Split The Job

[AtomSoft]

Ok I want to work on a project soon and it seems large... It will include SD(FAT32), GLCD(or TFT Color) and some other items which will demand alot from the PIC.

I was thinking about SPLITTING the work by introducing some small pics to control some of the other items. Like 1 pic to control all the tft or GLCD work and another for the SD work.

Then have 1 main pic controlling all the other pics. Hence a master. Would this be wise?

I see the benefits as having to code 1 pic with specific information and reducing overall code size in each pic.

I can program 1 pic for SD stuff and have another pic or the master send/receive data to/from it. I can setup multiple timers for each pic this way any time sensitive information is gathered well.

Understand? Would this be wise? Is it a good idea? I think it would also speed up the whole job as 1 pic is processing data another can collect more data and have it ready for when the other pic is free.

I know this will require some good cooperation between the few pics connected. I was thinking about having the master control the slave PICs by using I2C. Mainly because i can assign and use ADDRESSES on the PICs so i can identify them with out having a extra PIN tied up for each slave.

What do you think?

 

[kchriste]

It depends.
If you have one PIC controlling the SD card and another the GLCD, then you may saturate the IC2 buss when you want to display an image from the SD card. Personally, I would just use a single device that can handle the entire job. PIC32 or the ARM maybe?

 

[duffy]

It's called "distributed processing" and some people swear by it.
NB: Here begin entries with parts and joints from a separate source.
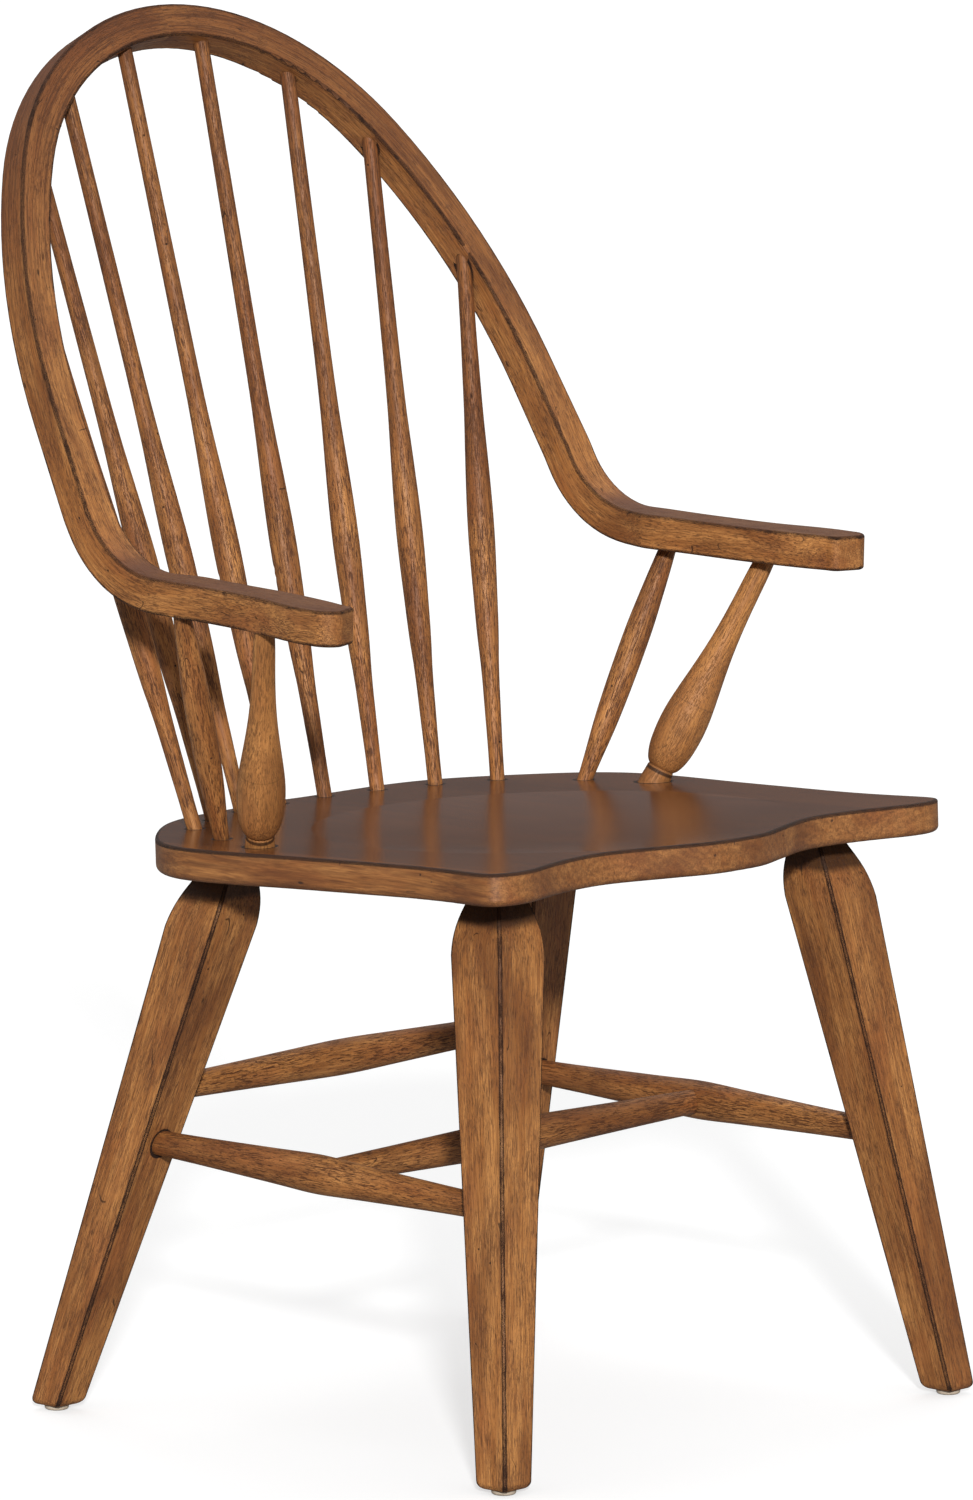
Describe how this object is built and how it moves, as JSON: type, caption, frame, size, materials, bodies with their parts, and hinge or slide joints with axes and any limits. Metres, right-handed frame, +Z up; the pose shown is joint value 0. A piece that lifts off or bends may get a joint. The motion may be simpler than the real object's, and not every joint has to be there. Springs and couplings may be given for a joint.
{
  "type": "windsor armchair",
  "caption": "Wooden windsor armchair with a continuous bent bow and arms, turned spindles, a shaped seat and splayed square legs.",
  "frame": {"origin": "on the floor under the middle of the chair's bounding box", "axes": "+Z up, the chair faces -Y, the sitter's left is +X"},
  "size_m": [0.6248, 0.64, 1.0707],
  "materials": {
    "seat": "satin, dark glazed top over a light brown board",
    "bow": "satin light brown stain with dark glaze along the edges",
    "spindles": "satin light brown stain with fine open grain",
    "legs": "satin light brown stain, rubbed dark glaze on the corners",
    "stretchers": "satin light brown stain with fine open grain",
    "glides": "plain pale disc"
  },
  "bodies": {
    "root": {"seat": "seat", "bow": "bow", "back_spindle_1": "spindles", "back_spindle_2": "spindles", "back_spindle_3": "spindles", "back_spindle_4": "spindles", "back_spindle_5": "spindles", "back_spindle_6": "spindles", "back_spindle_7": "spindles", "back_spindle_8": "spindles", "short_spindle_left": "spindles", "short_spindle_right": "spindles", "arm_post_left": "spindles", "arm_post_right": "spindles", "front_leg_left": "legs", "front_leg_right": "legs", "rear_leg_left": "legs", "rear_leg_right": "legs", "side_stretcher_left": "stretchers", "side_stretcher_right": "stretchers", "cross_stretcher": "stretchers", "rear_stretcher": "stretchers", "glide_front_left": "glides", "glide_front_right": "glides", "glide_rear_left": "glides", "glide_rear_right": "glides"}
  },
  "joints": []
}
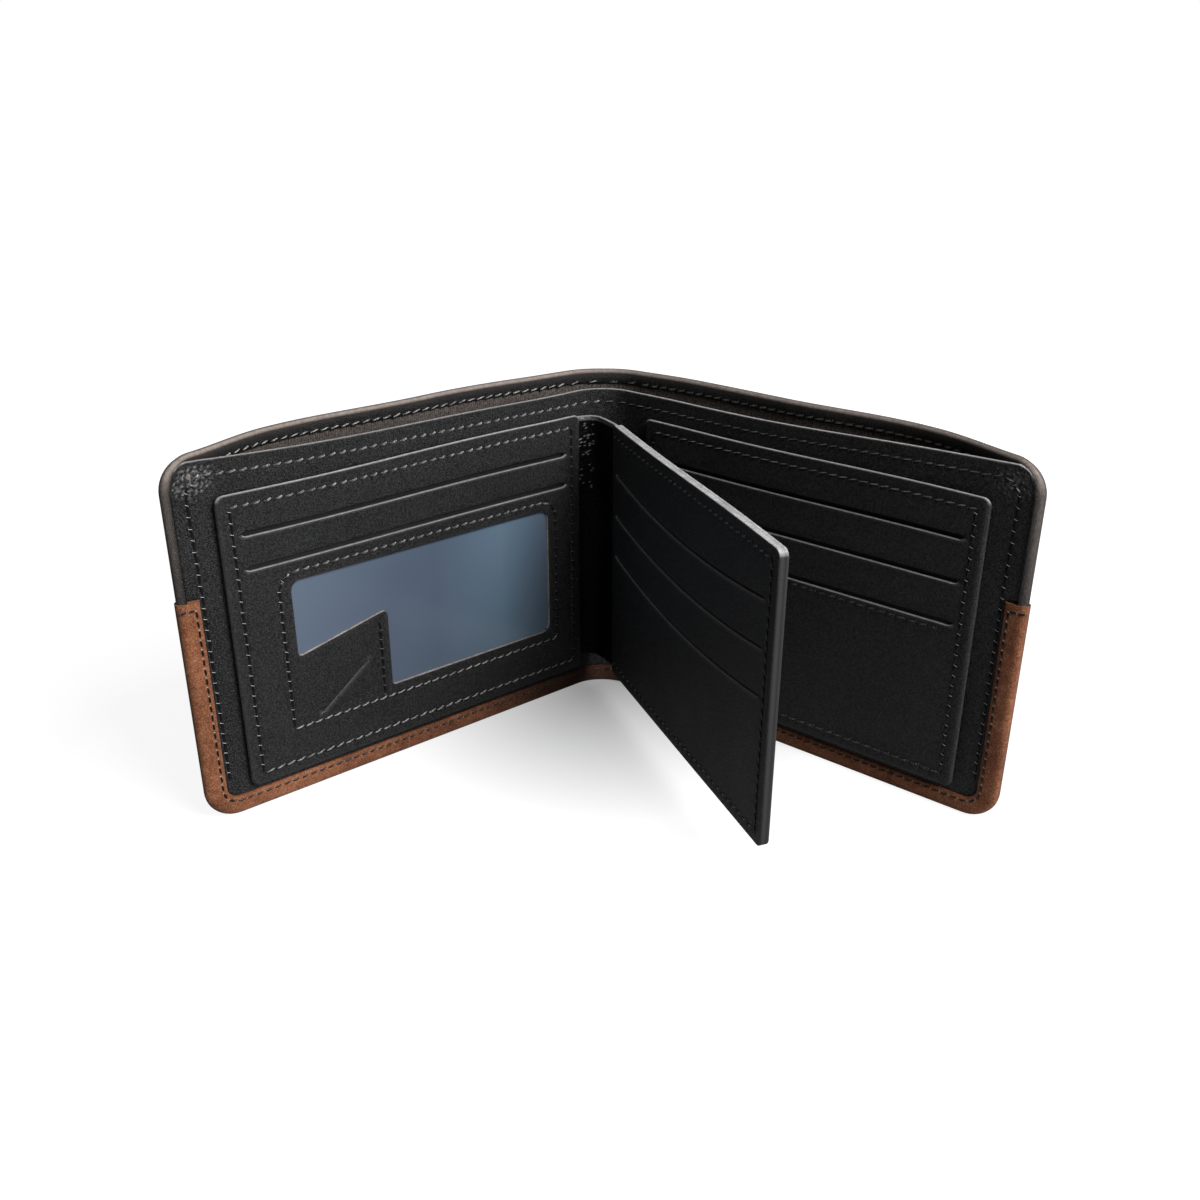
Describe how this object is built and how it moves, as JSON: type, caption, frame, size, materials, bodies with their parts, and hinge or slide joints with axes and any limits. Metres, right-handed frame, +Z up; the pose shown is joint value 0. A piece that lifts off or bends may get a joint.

Anything more complicated than a toaster usually has more than one processor in it anyway. There's a real economic advantage if you can do it because the cost of a chip increases GEOMETRICALLY with the size due to some complicated issues with point defects and yeild.

But in practice, it's a pain in the ass. It's like cleaning a window, the problem is always on the other side.

 

[bacterozoid]

You can do it - I'm doing this with two Atmel chips in a project right now - one chip controls a clock, most inputs, and displays, the other reads an SD card and streams MP3s out. I communicate between them with a few simple comm lines and SPI - the slave AVR checks to see if it's selected every now and then, then gets input from the master. I first send a status code to determine what sort of information is coming, then deal with it appropriately. It works very well and is very easy to expand.

You mentioned you plan on using FAT32 on your SD card...are you sure about that? I'm pretty sure some of the larger cards use FAT32, but I think maybe you meant FAT16. Good luck either way!

 

[AtomSoft]

Yes FAT32 because i tend to use 2GB cards with XP. And i know i can use FAT16 but FAT16 is becoming a dead thing now. I think i want to move up slightly which is FAT32.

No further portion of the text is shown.